D interpreter

Bruce Adams tortoise_74 at yeah.who.co.uk
Wed Oct 24 17:48:37 PDT 2007


Bruce Adams Wrote:

> Gregor Richards Wrote:
> 
> > Bruce Adams wrote:
> > > Hi,
> > >    Seeing the link:
> > > 
> > > http://www.d-programming-language.org/ 
> > > 
> > > posted in another thread reminded me that DMD sports a nifty D interpreter. Something I always wanted for C++ incidentally. With all the talk on virtual machines recently I was wondering how the D interpreter works. 
> > > 
> > > Does it compile and run?  or use the embedded interpreter used for compile time evaluation? are these one and the same?
> > > 
> > > What happens with imports? Are they interpreted or compiled on the fly or required to exist already?
> > > 
> > > I know I should really try the experiment and find some of this out for myself.
> > > 
> > > How hard would it be to duplicate this behaviour in the gdc front end?
> > > 
> > 
> > The -run flag of DMD is anything but an interpreter. It's just a quick 
> > way to run the binary after you've compiled it. It has all the same 
> > semantics as compiling software with DMD directly, including all the fun 
> > of imports. 
> 
> Ah I was hoping for D doubling as a dynamic language.
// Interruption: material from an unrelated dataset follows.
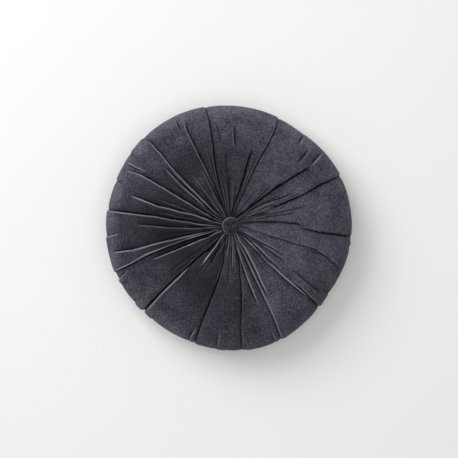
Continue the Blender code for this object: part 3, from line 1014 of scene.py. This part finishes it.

Oh well.
> 

Actually the only thing missing to make this work is a cleverer import.
One which could trigger compilation either when read or with more complexity "just in time". This feature might also make build management simpler. It would be a cool blurring of the line between a compiled and an interpreted language but no doubt you'll all reply telling me what a sick puppy I am and why. :)

Regards,

Bruce.


Just let me at that front end and I'll have some fun hacking it in to a pseudo-interpreter  - muhaha.